1. Don’t ever say, “oh why diet, you should exercise!”, because that’s not true. I’m no nutrition expert but at least in my case, and countless people I know, especially women with PCOS, have benefitted more from dieting than from exercising. Even if they haven’t, shut the fuck up and mind your own business, unless you are a qualified nutritionist. Unless it’s something patently messed up, like starvation or something similar, or causing severe harm to their body systems, if its working, its working. You can’t imagine a life without biriyani, but I can, and it’s not torture worse than death, believe you me.

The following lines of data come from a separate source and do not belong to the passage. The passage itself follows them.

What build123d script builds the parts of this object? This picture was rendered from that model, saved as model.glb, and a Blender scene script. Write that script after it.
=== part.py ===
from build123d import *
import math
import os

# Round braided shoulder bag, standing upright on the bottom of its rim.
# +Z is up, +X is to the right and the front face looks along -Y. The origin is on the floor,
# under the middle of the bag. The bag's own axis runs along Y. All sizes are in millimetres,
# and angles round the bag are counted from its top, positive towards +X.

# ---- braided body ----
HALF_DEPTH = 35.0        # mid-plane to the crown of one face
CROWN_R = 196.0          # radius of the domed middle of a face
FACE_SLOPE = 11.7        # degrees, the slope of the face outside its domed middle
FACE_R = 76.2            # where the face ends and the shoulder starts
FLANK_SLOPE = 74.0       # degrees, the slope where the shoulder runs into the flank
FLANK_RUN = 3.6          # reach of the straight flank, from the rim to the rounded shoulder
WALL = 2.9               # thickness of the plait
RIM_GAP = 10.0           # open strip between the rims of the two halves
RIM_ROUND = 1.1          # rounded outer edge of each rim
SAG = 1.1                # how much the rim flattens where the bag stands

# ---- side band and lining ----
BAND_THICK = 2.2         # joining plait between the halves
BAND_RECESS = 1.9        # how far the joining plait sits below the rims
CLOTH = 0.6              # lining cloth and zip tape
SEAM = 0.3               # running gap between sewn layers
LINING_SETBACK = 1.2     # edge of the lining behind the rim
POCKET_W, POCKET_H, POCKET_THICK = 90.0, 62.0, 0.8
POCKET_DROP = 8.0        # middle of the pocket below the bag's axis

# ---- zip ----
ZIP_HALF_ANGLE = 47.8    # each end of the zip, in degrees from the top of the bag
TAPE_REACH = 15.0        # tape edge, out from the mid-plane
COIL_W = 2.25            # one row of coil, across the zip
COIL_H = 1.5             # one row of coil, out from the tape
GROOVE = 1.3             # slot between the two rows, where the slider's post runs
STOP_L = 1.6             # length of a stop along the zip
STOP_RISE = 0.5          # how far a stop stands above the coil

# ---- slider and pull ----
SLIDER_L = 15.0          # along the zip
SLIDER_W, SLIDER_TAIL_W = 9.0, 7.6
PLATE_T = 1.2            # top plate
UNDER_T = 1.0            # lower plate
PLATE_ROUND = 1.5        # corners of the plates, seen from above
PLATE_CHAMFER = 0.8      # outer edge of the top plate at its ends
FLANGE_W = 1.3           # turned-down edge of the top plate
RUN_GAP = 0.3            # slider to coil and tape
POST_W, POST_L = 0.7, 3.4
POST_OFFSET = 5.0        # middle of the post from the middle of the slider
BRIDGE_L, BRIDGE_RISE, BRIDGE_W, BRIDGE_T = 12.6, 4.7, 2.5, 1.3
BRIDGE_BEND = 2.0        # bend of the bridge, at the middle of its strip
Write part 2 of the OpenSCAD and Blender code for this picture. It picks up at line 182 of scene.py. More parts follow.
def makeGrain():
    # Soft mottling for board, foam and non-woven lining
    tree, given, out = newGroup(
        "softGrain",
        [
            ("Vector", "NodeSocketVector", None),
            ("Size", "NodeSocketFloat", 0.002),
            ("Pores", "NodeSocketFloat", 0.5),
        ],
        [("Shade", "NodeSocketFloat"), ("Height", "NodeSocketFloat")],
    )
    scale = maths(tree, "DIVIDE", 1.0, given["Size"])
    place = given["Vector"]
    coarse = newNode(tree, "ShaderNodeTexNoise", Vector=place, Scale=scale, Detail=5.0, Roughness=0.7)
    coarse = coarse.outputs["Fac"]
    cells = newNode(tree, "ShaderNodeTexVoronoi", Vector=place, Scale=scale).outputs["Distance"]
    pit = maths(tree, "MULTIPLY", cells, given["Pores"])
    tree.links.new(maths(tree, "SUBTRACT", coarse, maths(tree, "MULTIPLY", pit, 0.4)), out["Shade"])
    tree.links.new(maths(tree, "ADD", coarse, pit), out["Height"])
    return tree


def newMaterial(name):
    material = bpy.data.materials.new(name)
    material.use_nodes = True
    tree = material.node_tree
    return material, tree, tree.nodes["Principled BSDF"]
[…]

2. Be supportive: People might do extreme things to help their lifestyles, and you can help. My mother, like all GSB housewives, puts a healthy dose of sugar in every sabzi. To stop this when I’m around, she doesn’t keep the sugar bottle on the table. If you go visiting a friend who is on a diet, don’t carry cakes and sweets. Take some dried fruits instead. In fact, make that a default rule. If you need a sugar fix when you spend the weekend with your girlfriend, carry your own sugar and sweets and take it with you when you go. When you’re planning a night out with your low carbing fiance, check the menu beforehand or call ahead and ask. It’s not unheard of. And it’s really thoughtful. If you are visiting your folks for the weekend, call them and tell them that your partner isn’t going to eat rice and ask them to have an alternative, or in the worst case, declare it a pot luck and take your own low carb special. And if your wife needs to eat chicken, men, please talk to your parents and let her make it for herself in the kitchen. There’s nothing copious amounts of sanitizer and air freshener and a separate cutting board, knife and frying pan can’t do.

3. If you can’t be supportive, at least don’t be an asshole: Don’t schedule dates at dessert places, find someone else to go with you to that new ice cream parlour. I don’t want a chocolate cake but I don’t particularly enjoy sitting at, say, a Haagen Daaz where there is literally *nothing* I can eat, watching other people eat. When your wife, on the South Beach Diet, asks you to bring something to eat, don’t turn up with a white bread sandwich and say “oh, I forgot.”. If your daughter has to eat meat to bring up their protein levels, and if you have a vegetarian household, find a middle ground. Meal times are special and bring people together, so don’t make loved ones stand in a corner and eat, or be forced to buy food from outside. And refusing to make out with your husband who has been eating fish for omega 3s afterwards is equally bad form.

I’m bringing up PCOS one more time here because of the horror stories I’ve been hearing on DMs and reddit from women who want to go low carb but can’t because of the family – men, in laws, etc: if your wife/daughter in law needs to go low carb to help her PCOS, please help her. Besides the weight gain she is at risk of a whole host of other disorders including type Ii diabetes, Endometrial Cancer, Strokes etc. And if, like me, she’s also taking extreme steps so she can conceive, at least be the kind of person/family she would WANT to have a baby with, the one that makes the entire struggle worthwhile, not some inconsiderate douchebag who comes back from the US with skittles for her instead of pork rinds.

PS: to everyone who has been an asshole to me and my weight loss struggles: fuck you very much.

PPS: Yes, I know that low carb diets, including the Keto diet, can be done on vegetarian diets. However, it doesn’t work for everyone, and it didn’t work for me.